There continues to be a difference of opinion between the House and the Senate on revenue sharing. The 35-percent chunk set aside for counties without gambling by the House was parceled back out for property tax relief by the Senate. But the revenue-sharing component was a key element in getting several of the 54 votes that the slots bill was able to garner in the House. Without that money flowing to counties that believe themselves to have been stepchildren of sorts in the state’s rush to gambling, some House members representing those areas might be reluctant to approve the bill a second time.
But this poses an additional problem: The governor might be reluctant to approve expanded gambling if the revenue is to be used for any purpose other than property tax relief.
Once lawmakers get past the slots-atthe-track issue and begin to address the property tax relief package, they will find an incredibly complex measure with which no one will be entirely happy. Mayors in particular aren’t happy with the lack of local government funding options they have sought, and others are also skeptical that HB 1478 will solve all the problems without creating new ones.
Some recall the lack of attention to the implications of the circuit breaker when that property tax relief legislation passed a few years ago, and the problems are now coming home to roost (except for individual homeowners). Similarly, one of the more attractive features in the measure, the sharp increase in the homestead deduction, is starting to get some notice. Others are concerned that this will remove more assessed value from the property tax rolls, while shifting the tax burden to owners of higher-valued property, to farmers and to businesses.

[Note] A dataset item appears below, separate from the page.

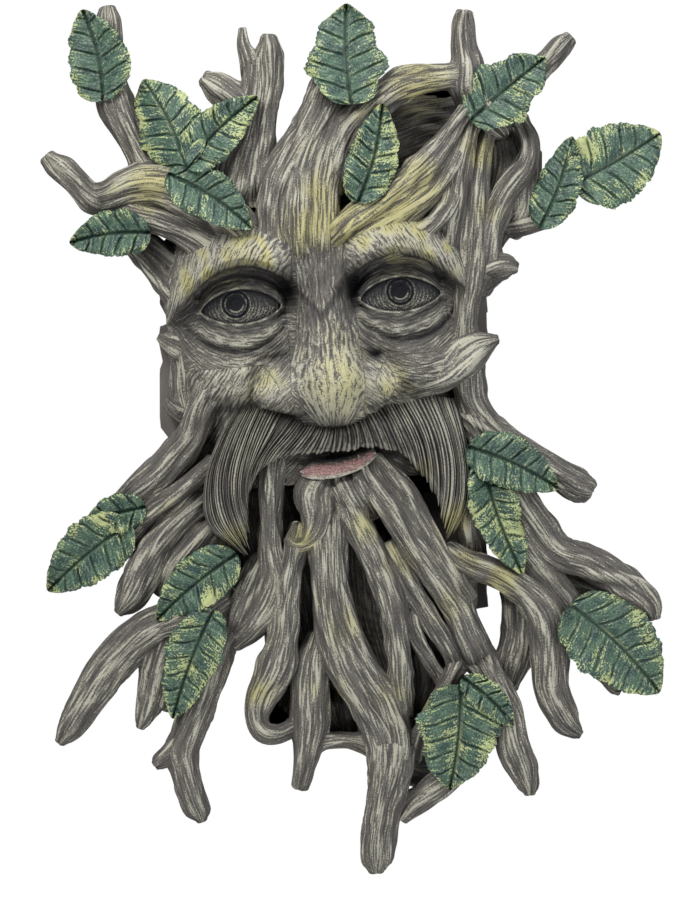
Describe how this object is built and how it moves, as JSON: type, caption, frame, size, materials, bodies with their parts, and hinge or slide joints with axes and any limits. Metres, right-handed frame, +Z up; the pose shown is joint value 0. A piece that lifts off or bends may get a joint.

On top of all this is the need to construct a biennial budget, a task made a shade more difficult by the new forecast that finds revenue through the end of this fiscal year down $23 million from the December estimates, and the next two years off some $130 million from the estimates just one quarter ago. That means about $150 million less in cash will be available to lawmakers for spending in the biennial budget they are now shaping.
We started this column talking about hoops. Now you can see how many hoops of a different nature lawmakers must jump through before April 29 on just these three measures.